The new Llobregat Sports Centre in the Barcelona suburb of Cornella is an example of what could be achieved. Designed by Alvaro Siza, the 40,000sq m sports centre is part of a larger sports park development which will include a new stadium for Barcelona’s “other” football club, Espanyol. The site was a flat rectangle of empty land between the dense streets of the post-war suburb to the north and Barcelona’s ring road to the south. Access roads separate it from a school to the west and playing fields to the east.

The building is set back from the built-up urban edge and made up of a distinct group of large interlocking volumes of white concrete which express the primary programmes within: a rectangular box for the 2,500-seat sports hall, an oval drum for the swimming pool and a long bar for the ancillary facilities. From a distance the ridge of hills that keeps Barcelona’s sprawling suburbs pressed against the sea and gives the city much of its topographical character emerge above the buildings. The scarred concrete profile of the sports hall fits effortlessly into the tableau with the line of tree-covered outcrops on the horizon.

Two ramps, each the size of a town square, rise up from the car park and meet at an entrance 4m above the ground. The stilted curves and monolithic materiality of the sports hall disassociate it from other big out-of-town sheds and evoke memories of landforms, while the ramps imply that you have to climb some pre-existing terrain before you can enter the building. These gestures begin to detach you from the reality of the building’s lacklustre surroundings, a process that continues inside to become the main ordering force of the building.

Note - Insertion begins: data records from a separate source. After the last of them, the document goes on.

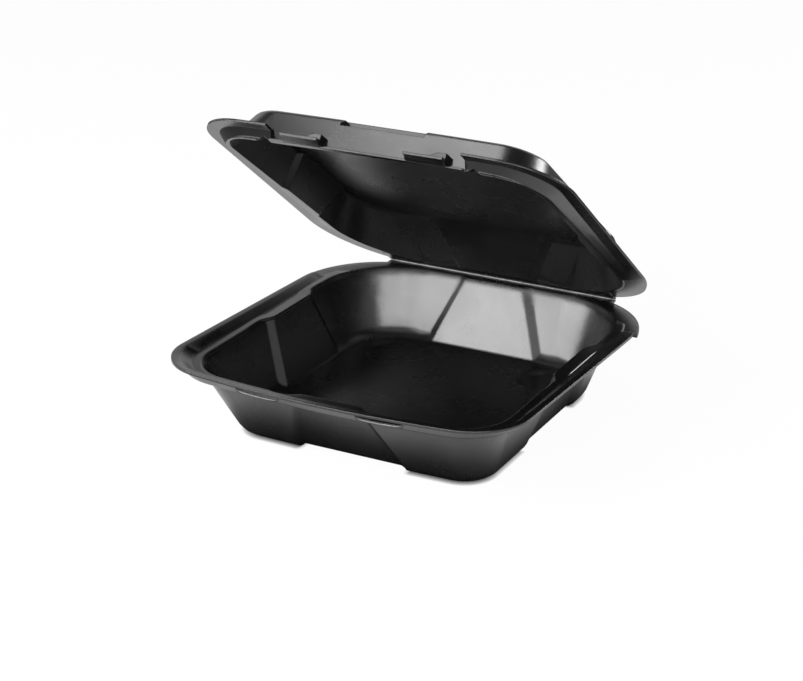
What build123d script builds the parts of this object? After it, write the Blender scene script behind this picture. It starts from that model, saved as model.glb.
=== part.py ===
from build123d import *
from math import atan, cos, hypot, pi, sin
import os

os.makedirs("parts", exist_ok=True)

# Hinged take-away box formed from one sheet of foam.
# X runs along the front, Y towards the hinge, Z up; the feet stand on Z = 0.

# Whole box
box_width = 235.0
rim_half = box_width / 2
rim_front = 117.5
hinge_line = 117.5
rim_level = 47.4
rim_rise = 6.0
lid_opening_angle = 36.0

# Foam sheet
base_wall = 2.0
lid_wall = 1.7
flange_wall = 1.5
cut_overrun = 3.0

# Stepped rim of the tray
lip_inset = 2.0
lip_half = rim_half - lip_inset
lip_width = 3.9
lip_overhang = 1.4
lip_wall = 1.5
lip_bow = 11.3
rim_front_radius = 38.0
rim_rear_radius = 60.0
upstand_side_run = 6.6
upstand_front_run = 6.1
upstand_to_hinge = 49.5
upstand_end = hinge_line - upstand_to_hinge
ledge_half = lip_half - lip_width - upstand_side_run
ledge_front = rim_front - lip_width - upstand_front_run
ledge_bow = 9.0
ledge_front_radius = 31.0
skirt_wall = 4.0
skirt_bow = 9.5

# Tray bowl, inner faces at the rim and at the table
ledge_side_width = 5.5
ledge_front_width = 3.5
rear_flange_width = 6.2
bowl_side_lean = 17.5
bowl_front_lean = 23.0
bowl_rear_lean = 20.3
bowl_rim_half = ledge_half - ledge_side_width
bowl_rim_front = ledge_front - ledge_front_width
bowl_rim_bow = 7.0
bowl_rim_rear = hinge_line - rear_flange_width
bowl_rim_front_radius = 28.0
bowl_rim_rear_radius = 52.0
bowl_foot_half = bowl_rim_half - bowl_side_lean
bowl_foot_front = bowl_rim_front - bowl_front_lean
bowl_foot_bow = 1.5
bowl_foot_rear = bowl_rim_rear - bowl_rear_lean
bowl_foot_front_radius = 19.0
bowl_foot_rear_radius = 34.0
bowl_outer_rounding = 6.0
bowl_inner_rounding = 6.0
bowl_edge_rounding = 2.0
rounding_steps = 3
edge_steps = 2

# Feet under the tray
foot_height = 3.3
foot_pocket_margin = 9.0
foot_pocket_depth = 1.6
foot_pocket_slope = 5.0
foot_pocket_radius = 14.0
foot_gap_half_width = 36.0
foot_gap_half_length = 36.0
side_panel_centre = 11.0

# Pressed panels in the tray walls
panel_depth = 2.6
panel_strip = 5.0
front_panel_rim_half = 20.6
front_panel_foot_half = 35.5
side_panel_rim_half = 24.0
side_panel_foot_half = 35.5
rear_panel_rim_half = 21.7
rear_panel_foot_half = 41.0

# Hinge strip
hinge_half_length = 82.0
hinge_strip_width = 14.0
hinge_gap = 0.3
hinge_strip_wall = 1.2

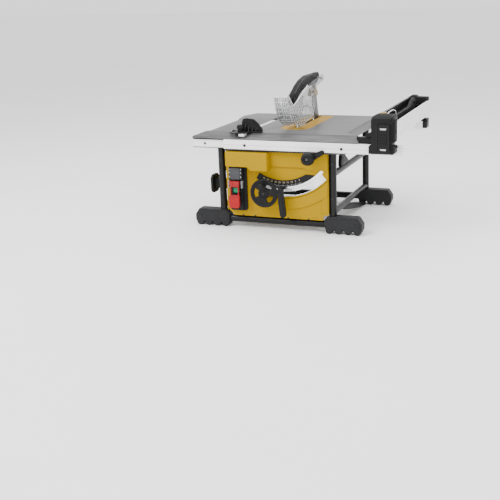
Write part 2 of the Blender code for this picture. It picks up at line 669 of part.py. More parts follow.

The detailing is sparse, almost nonexistent. The walls are in-situ concrete cast with not quite square panels of smooth formwork. Siza specified that the finished concrete should not be made good in any way so there are already streaks of staining and a patchwork effect where the concrete has cured differently behind each board.

Moving inside, you enter an amazing space 100m long, L-shaped in section. The scale is intimate and you are suddenly aware of subtle differences between being here or there in the larger volume. The interior is precisely formed around human movement and perception.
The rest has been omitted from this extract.